| THE PROBLEM |
Which lines run from the first one up to and including the one with "return None"? Print exactly those.

| GIVEN DATA |
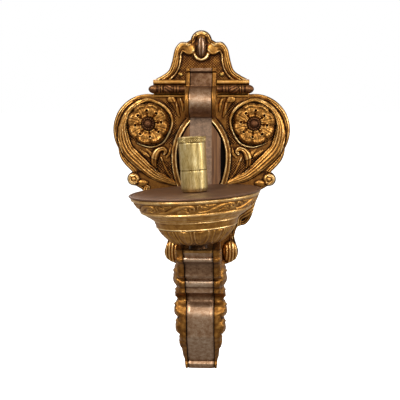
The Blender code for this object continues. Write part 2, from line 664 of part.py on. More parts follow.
def cheeks():
    """Metal side cheeks: plain on the scroll, with acanthus lobes on the console."""
    inner = UPPER_HALF + CHEEK_LINE
    low_inner = LOWER_HALF + CHEEK_LINE
    lobes = ((1.0, -72, (12, 5.4, 13)), (0.66, -110, (11, 6.2, 10)), (0.68, -127, (9, 4.4, 8)),
             (0.5, -152, (6, 1.8, 5)))
    for word, side in SIDES:
        ends = sorted((side * inner, side * (inner + UPPER_CHEEK)))
        from_side(f"upper_cheek_{word}", upper_face()[:-1] + back_of_scroll(), ends[0], ends[1], "gilt")
        ends = sorted((side * low_inner, side * (low_inner + LOWER_CHEEK)))
        side_face = [(SHELF_FRONT - 1 * MM, SHELF_Z)] + lower_face() + back_of_console(SHELF_Z)
        cheek = from_side(f"lower_cheek_{word}", side_face, ends[0], ends[1], "gilt")
        taper(cheek, low_inner + 1 * MM)
        for number, (share, height, half) in enumerate(lobes, 1):
            size = (half[1] * MM, half[0] * MM, half[2] * MM)
            reach = BELLY_OUT * share
            surface = low_inner + LOWER_CHEEK
            lobe = ball(f"leaf_{word}_{number}", (side * surface, -reach, height * MM), size, None, CUTTERS)
            boolean(cheek, lobe, "UNION")
    return None


def shelf(core):
    """The metal shelf between the cheeks, in front of the column and bored for the rod."""
    half = LOWER_HALF
    near = ROLL_OUT + GAP
    outline = [(-half, near), (-half, SHELF_FRONT - 2 * MM), (-half + 2 * MM, SHELF_FRONT),
               (half - 2 * MM, SHELF_FRONT), (half, SHELF_FRONT - 2 * MM), (half, near)]
    plate = add("shelf_plate", flat_mesh("shelf_plate", [outline], SHELF_THICK), "gilt")
    plate.matrix_world = Matrix(((1, 0, 0, 0), (0, -1, 0, 0), (0, 0, 1, SHELF_Z - SHELF_THICK / 2), (0, 0, 0, 1)))
    for piece, label in ((plate, "shelf"), (core, "core")):
        hole = turned(f"{label}_rod_bore", [(0, 10 * MM), (ROD_RADIUS + GAP, 10 * MM),
                                            (ROD_RADIUS + GAP, -ROD_GRIP - GAP), (0, -ROD_GRIP - GAP)],
                      16, None, CUTTERS)
        hole.parent = AXIS
        boolean(piece, hole, "DIFFERENCE")


def bracket_screws(core, board):
    """Two countersunk screws from behind the board into the column."""
    for word, z in zip(("top", "bottom"), BRACKET_SCREW_Z):
        profile = [(0, SCREW_LENGTH), (SCREW_RADIUS, SCREW_LENGTH - 3 * MM), (SCREW_RADIUS, 3.2 * MM),
                   (SCREW_HEAD, 0.7 * MM), (SCREW_HEAD, GAP), (0, GAP)]
        fastener(f"bracket_screw_{word}", profile, 0, z, "steel")
        bore(core, f"core_screw_bore_{word}", SCREW_RADIUS + GAP, 0, SCREW_LENGTH + GAP, 0, z)
        sink = turned(f"board_sink_{word}", [(0, BOARD_FACE + 5 * MM), (SCREW_RADIUS + GAP, BOARD_FACE + 5 * MM),
                                             (SCREW_RADIUS + GAP, 3.2 * MM + GAP), (SCREW_HEAD + GAP, 0.9 * MM),
                                             (SCREW_HEAD + GAP, -5 * MM), (0, -5 * MM)], 12, None, CUTTERS)
        sink.location = (0, 0, z)
        sink.rotation_euler = (math.radians(90), 0, 0)
        boolean(board, sink, "DIFFERENCE")


# ---------------------------------------------------------------- cup and candle socket

def up(z):
    """A height above the foot of the cup, along its axis."""
    return z - SHELF_Z


def cup_piece(name, profile, steps, finish):
    """A turned piece on the leaning axis of the cup."""
    item = turned(name, profile, steps, finish)
    item.parent = AXIS
    return item


def cup():
    """The drip cup: foot ring, gadrooned base, bowl with its frieze wall, nut and cover."""
    hole = ROD_RADIUS + GAP
    rim = COVER_RADIUS - 2.5 * MM
    waist = 0.777 * COVER_RADIUS
    floor = up(BOWL_FLOOR_Z)
    wall_top = up(COVER_Z) - GAP
    outer = [(rim, wall_top), (rim + 0.7 * MM, wall_top - 1.5 * MM), (rim, wall_top - 3.4 * MM),
             (rim - 2.2 * MM, wall_top - 4.4 * MM), (0.5 * (rim + waist) - 0.4 * MM, up(8.4 * MM)),
             (waist + 3.2 * MM, up(3.3 * MM)), (waist + 0.6 * MM, up(2 * MM)), (waist - 1.7 * MM, up(-1 * MM)),
             (BASE_TOP_RADIUS + 3 * MM, floor), (BASE_TOP_RADIUS, floor - BOWL_SHEET), (hole, floor - BOWL_SHEET)]
    inner = [(hole, floor), (BASE_TOP_RADIUS + 2 * MM, floor + 1 * MM), (waist - BOWL_SHEET - 1.5 * MM, up(2 * MM)),
             (0.5 * (rim + waist) - BOWL_SHEET - 1 * MM, up(9 * MM)), (rim - BOWL_SHEET, wall_top - 4 * MM),
             (rim - BOWL_SHEET, wall_top)]
    cup_piece("cup_bowl", outer + inner, 36, "gilt")

    top = floor - BOWL_SHEET - GAP
    mid = BASE_TOP_RADIUS - 4.2 * MM
    foot = up(BASE_FOOT_Z)
    outer = [(BASE_TOP_RADIUS, top), (BASE_TOP_RADIUS, top - 1.4 * MM), (BASE_TOP_RADIUS - 2.2 * MM, up(-12 * MM)),
             (mid, up(-13 * MM)), (0.845 * mid, up(-21 * MM)), (0.725 * mid, up(-26 * MM)),
             (0.6 * mid, up(-28 * MM)), (FOOT_RADIUS, foot), (hole, foot)]
    inner = [(hole, foot + 2 * BOWL_SHEET), (0.5 * mid, up(-25 * MM)), (0.68 * mid, up(-22 * MM)),
             (mid - 2 * BOWL_SHEET, up(-14 * MM)), (BASE_TOP_RADIUS - 2.2 * BOWL_SHEET, top)]
    cup_piece("cup_base", outer + inner, 30, "gilt")

    ring = foot - GAP
    profile = [(FOOT_RADIUS, ring), (FOOT_RADIUS, ring - 1.6 * MM), (0.8 * FOOT_RADIUS, ring - 2.6 * MM),
               (0.9 * FOOT_RADIUS, FOOT_STAND), (hole, FOOT_STAND), (hole, ring)]
    cup_piece("foot_ring", profile, 20, "bronze")

    nut = flat_mesh("bowl_nut", [arc((0, 0), 8 * MM, 360, 60, 5), arc((0, 0), hole, 360, 22.5, 15)], 5 * MM)
    item = add("bowl_nut", nut, "steel")
    item.parent = AXIS
    item.location = (0, 0, floor + GAP + 2.5 * MM)

    low = up(COVER_Z)
    high = low + COVER_THICK
    profile = [(COVER_RADIUS - 0.4 * MM, high), (COVER_RADIUS, high - 0.4 * MM), (COVER_RADIUS, low + 0.4 * MM),
               (COVER_RADIUS - 0.4 * MM, low), (hole, low), (hole, high)]
    cup_piece("cup_cover", profile, 48, "cover")


def candle_holder():
    """The rod through the cup, the spigot nut on it, and the lift-off candle socket with its collar."""
    seat = up(COVER_Z) + COVER_THICK + GAP
    spigot_top = seat + SOCKET_FLOOR - 1.2 * MM
    rod_top = spigot_top - 0.5 * MM
    profile = [(0, rod_top), (ROD_RADIUS - 0.6 * MM, rod_top), (ROD_RADIUS, rod_top - 0.6 * MM),
               (ROD_RADIUS, -ROD_GRIP + 1 * MM), (0, -ROD_GRIP)]
    cup_piece("centre_rod", profile, 16, "steel")

    grip = SOCKET_BORE - GAP
    profile = [(grip - 1 * MM, spigot_top), (grip, spigot_top - 1 * MM), (grip, seat), (ROD_RADIUS + GAP, seat),
               (ROD_RADIUS + GAP, spigot_top)]
    cup_piece("socket_spigot", profile, 24, "brass")

    top = seat + SOCKET_HEIGHT
    neck = SOCKET_RADIUS - COLLAR_SEAT
    shoulder = top - COLLAR_HEIGHT - GAP
    floor = seat + SOCKET_FLOOR
    profile = [(0, floor + FLOOR_THICK), (SOCKET_BORE, floor + FLOOR_THICK), (SOCKET_BORE, top), (neck, top),
               (neck, shoulder), (SOCKET_RADIUS, shoulder), (SOCKET_RADIUS, seat + 3 * MM),
               (SOCKET_RADIUS - 0.7 * MM, seat + 0.6 * MM), (SOCKET_BORE + 0.3 * MM, seat),
               (SOCKET_BORE, seat + 0.4 * MM), (SOCKET_BORE, floor), (0, floor)]
    cup_piece("candle_socket", profile, 28, "brass")

    profile = [(COLLAR_RADIUS - 0.4 * MM, top), (COLLAR_RADIUS, top - 0.5 * MM),
               (COLLAR_RADIUS, top - COLLAR_HEIGHT + 0.5 * MM), (COLLAR_RADIUS - 0.4 * MM, top - COLLAR_HEIGHT),
               (neck + GAP, top - COLLAR_HEIGHT), (neck + GAP, top)]
    cup_piece("knurled_collar", profile, 28, "brass")


AXIS = bpy.data.objects.new("cup_axis", None)
AXIS.location = (0, -CUP_OUT, SHELF_Z)
AXIS.rotation_euler = (0, -CUP_LEAN, 0)
SCONCE.objects.link(AXIS)

PLATE = cartouche_plate()
BOARD = back_board()
hanger(BOARD)
plate_pins(PLATE, BOARD)
crest_bead()
cornice_rolls()
rosettes(PLATE, BOARD)
CORE = bracket_core()
bands()
cheeks()
shelf(CORE)
bracket_screws(CORE, BOARD)
cup()
candle_holder()
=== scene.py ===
# %% [markdown]
# A wall sconce candle holder: a pierced and embossed brass cartouche on a wooden board, a bracket
# of scroll and console with side cheeks, and a drip cup that turns on a rod and carries a brass
# candle socket. The solids come in as a fixed frame. Each piece made here is a surface worked out
# as whole arrays, in millimetres, as (across, out from the wall, up).

# %% Load the frame
import math

import bmesh
import bpy
import numpy as np
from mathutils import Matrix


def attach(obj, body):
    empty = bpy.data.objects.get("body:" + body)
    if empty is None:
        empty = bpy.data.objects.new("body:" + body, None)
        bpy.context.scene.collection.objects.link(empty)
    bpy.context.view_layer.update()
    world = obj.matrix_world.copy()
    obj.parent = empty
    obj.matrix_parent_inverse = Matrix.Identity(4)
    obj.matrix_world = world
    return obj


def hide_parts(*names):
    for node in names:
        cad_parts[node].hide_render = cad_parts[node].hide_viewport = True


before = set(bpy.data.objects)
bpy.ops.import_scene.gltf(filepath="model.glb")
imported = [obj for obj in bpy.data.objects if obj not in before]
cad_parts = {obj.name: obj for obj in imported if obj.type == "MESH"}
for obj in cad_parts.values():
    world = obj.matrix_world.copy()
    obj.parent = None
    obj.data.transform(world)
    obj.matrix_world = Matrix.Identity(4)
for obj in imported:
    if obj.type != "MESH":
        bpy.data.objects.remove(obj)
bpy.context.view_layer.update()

# %% [markdown]
# The sconce is seen a little from above and from its right, from about 0.85 m. A long lens keeps
# the perspective mild, and everything from the cup to the wall is kept in focus.

# %% Camera
EYE = (0.030, -0.850, 0.101)
PITCH, YAW = 6.77, 2.14
view = bpy.data.objects.new("camera", bpy.data.cameras.new("camera"))
view.data.lens, view.data.sensor_width = 72.0, 36.0
view.location = EYE
view.rotation_euler = (math.radians(90 - PITCH), 0, math.radians(YAW))
bpy.context.scene.collection.objects.link(view)
bpy.context.scene.camera = view
print("camera at", EYE)

# %% [markdown]
# Polished metal shows what stands around it. The eye sees a white surround, while the metal
# reflects a dimmer room with large soft panels, which gives it dark hollows and bright ridges.

# %% Surround, lights and floor
bpy.context.scene.view_settings.view_transform = "Standard"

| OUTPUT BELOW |
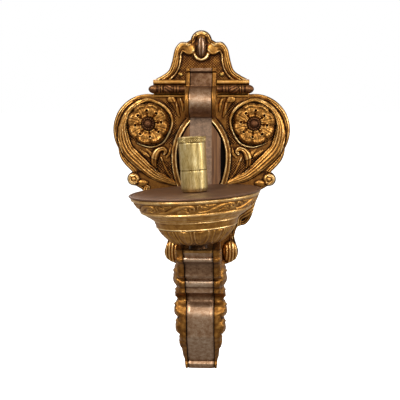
The Blender code for this object continues. Write part 2, from line 664 of part.py on. More parts follow.
def cheeks():
    """Metal side cheeks: plain on the scroll, with acanthus lobes on the console."""
    inner = UPPER_HALF + CHEEK_LINE
    low_inner = LOWER_HALF + CHEEK_LINE
    lobes = ((1.0, -72, (12, 5.4, 13)), (0.66, -110, (11, 6.2, 10)), (0.68, -127, (9, 4.4, 8)),
             (0.5, -152, (6, 1.8, 5)))
    for word, side in SIDES:
        ends = sorted((side * inner, side * (inner + UPPER_CHEEK)))
        from_side(f"upper_cheek_{word}", upper_face()[:-1] + back_of_scroll(), ends[0], ends[1], "gilt")
        ends = sorted((side * low_inner, side * (low_inner + LOWER_CHEEK)))
        side_face = [(SHELF_FRONT - 1 * MM, SHELF_Z)] + lower_face() + back_of_console(SHELF_Z)
        cheek = from_side(f"lower_cheek_{word}", side_face, ends[0], ends[1], "gilt")
        taper(cheek, low_inner + 1 * MM)
        for number, (share, height, half) in enumerate(lobes, 1):
            size = (half[1] * MM, half[0] * MM, half[2] * MM)
            reach = BELLY_OUT * share
            surface = low_inner + LOWER_CHEEK
            lobe = ball(f"leaf_{word}_{number}", (side * surface, -reach, height * MM), size, None, CUTTERS)
            boolean(cheek, lobe, "UNION")
    return None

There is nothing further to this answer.